19 “Wouldest thou have thy hope strong?-Then keep thy conscience pure. Thou canst not defile one without weakening the other. The godly person that is loose and careless in his holy walking will soon find his hope languishing. All sin disposeth the soul that tampers with it to trembling fears and shakings of heart.”-Gurnall

“One great and too common cause of distress is the secret maintaining some known sin. It puts out the eye of the soul, or dimmeth it and stupifies it, that it can neither see nor feel its own condition.
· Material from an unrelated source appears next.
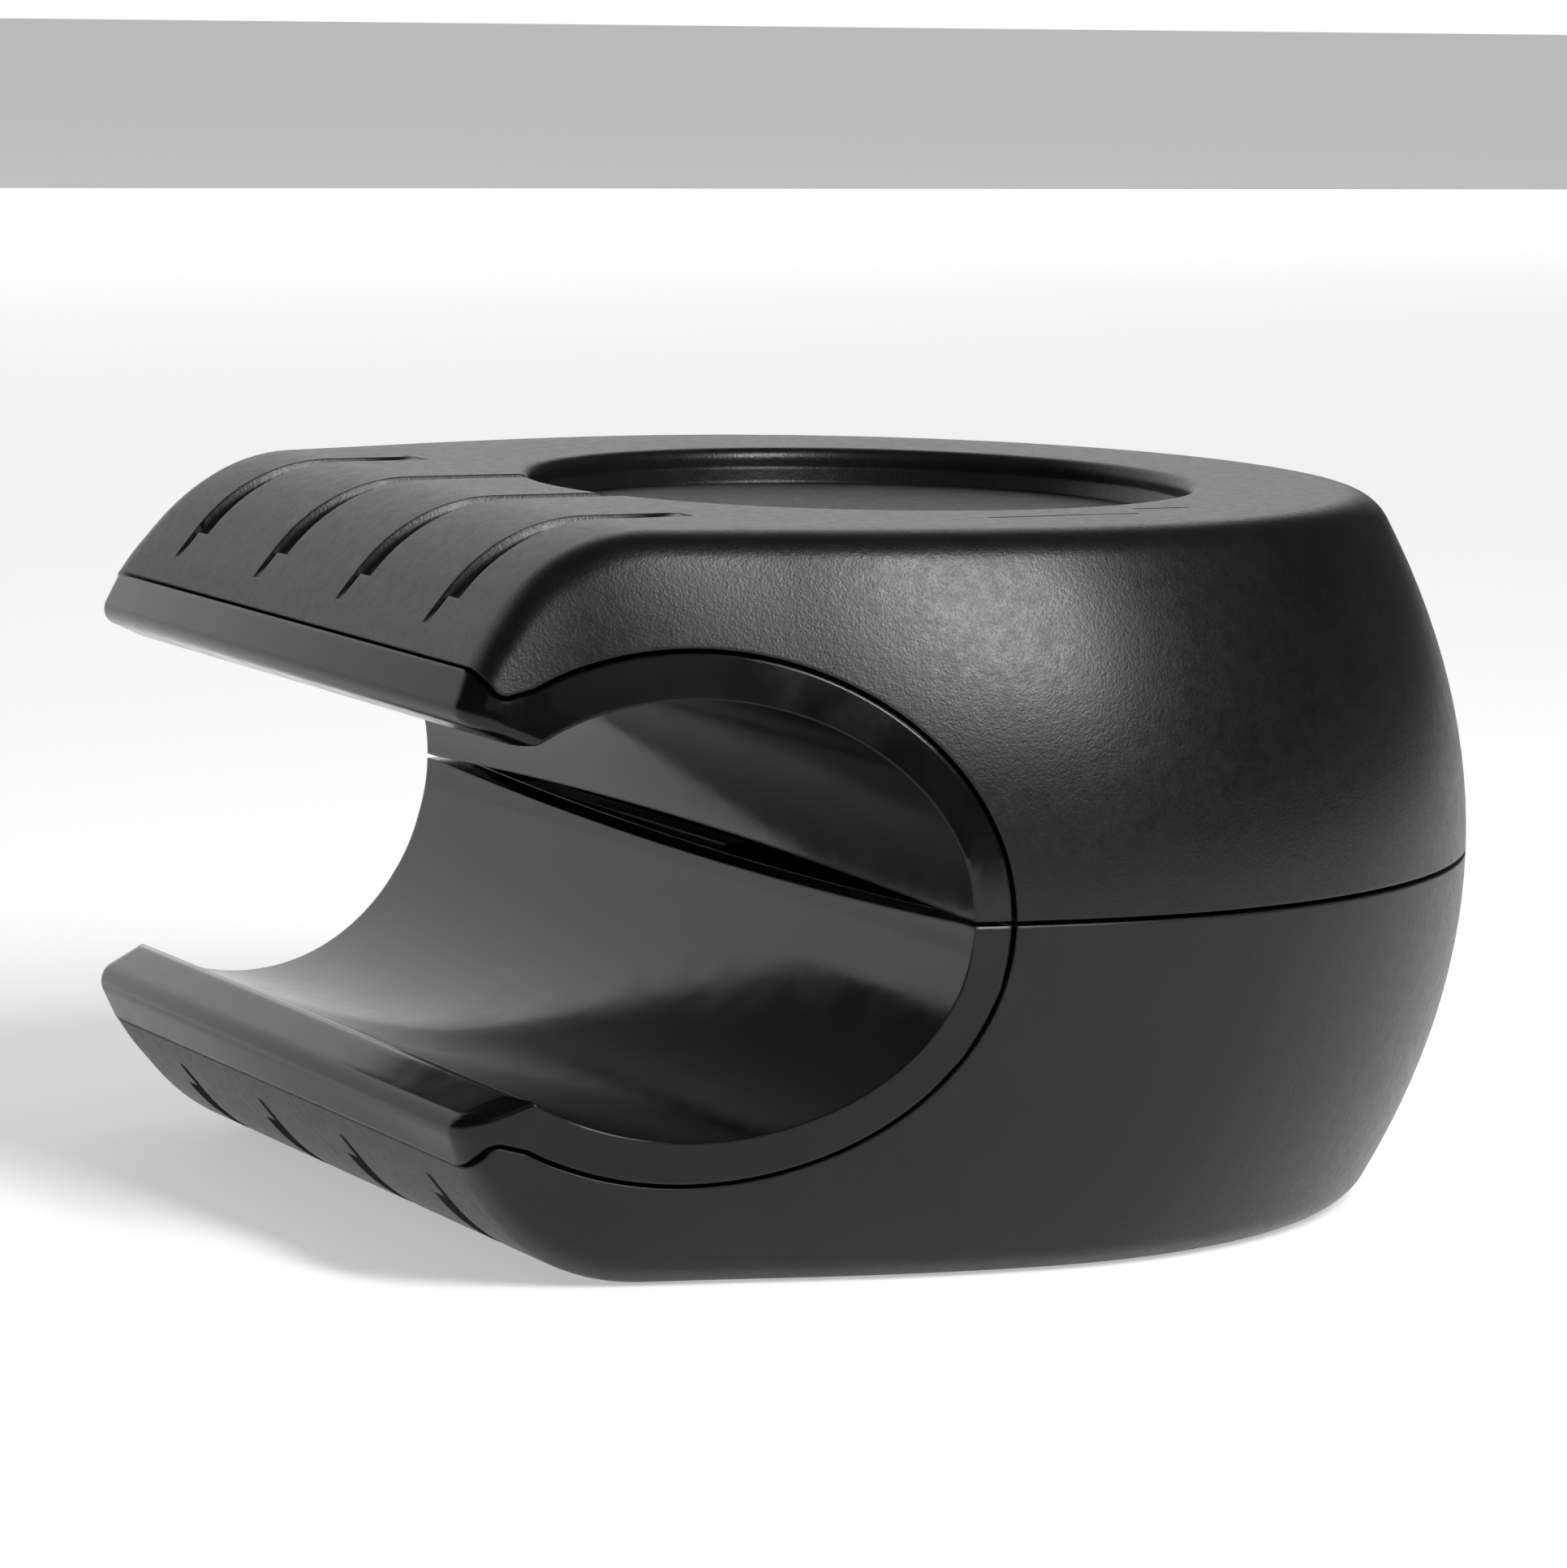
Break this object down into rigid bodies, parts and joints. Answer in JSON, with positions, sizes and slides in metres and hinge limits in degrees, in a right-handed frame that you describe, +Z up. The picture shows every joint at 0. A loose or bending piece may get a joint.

But especially it provoketh God to withdraw Himself, His comforts, and the assistance of His Spirit.”-Baxter’s Saints’ Rest.

“The stars which have least circuit are nearest the pole; and men whose hearts are least entangled with the world are always nearest to God, and to the assurance of His favour. Worldly Christians, remember this. You and the world must part, or else assurance and your souls will never meet.”-Thomas Brooks.

20 “They are doubly miserable that have neither Heaven nor earth, temporals nor eternals, made sure to them in changing times.”-Thomas Brooks.

21 “None have assurance at all times. As in a walk that is shaded with trees and checkered with light and shadow, some tracks and paths in it are dark, and others are sunshine: such is usually the life of the most assured Christian.”-Bishop Hopkins.

“It is very suspicious that that person is a hypocrite that is always in the same frame, let him pretend it to be never so good.”-Traill.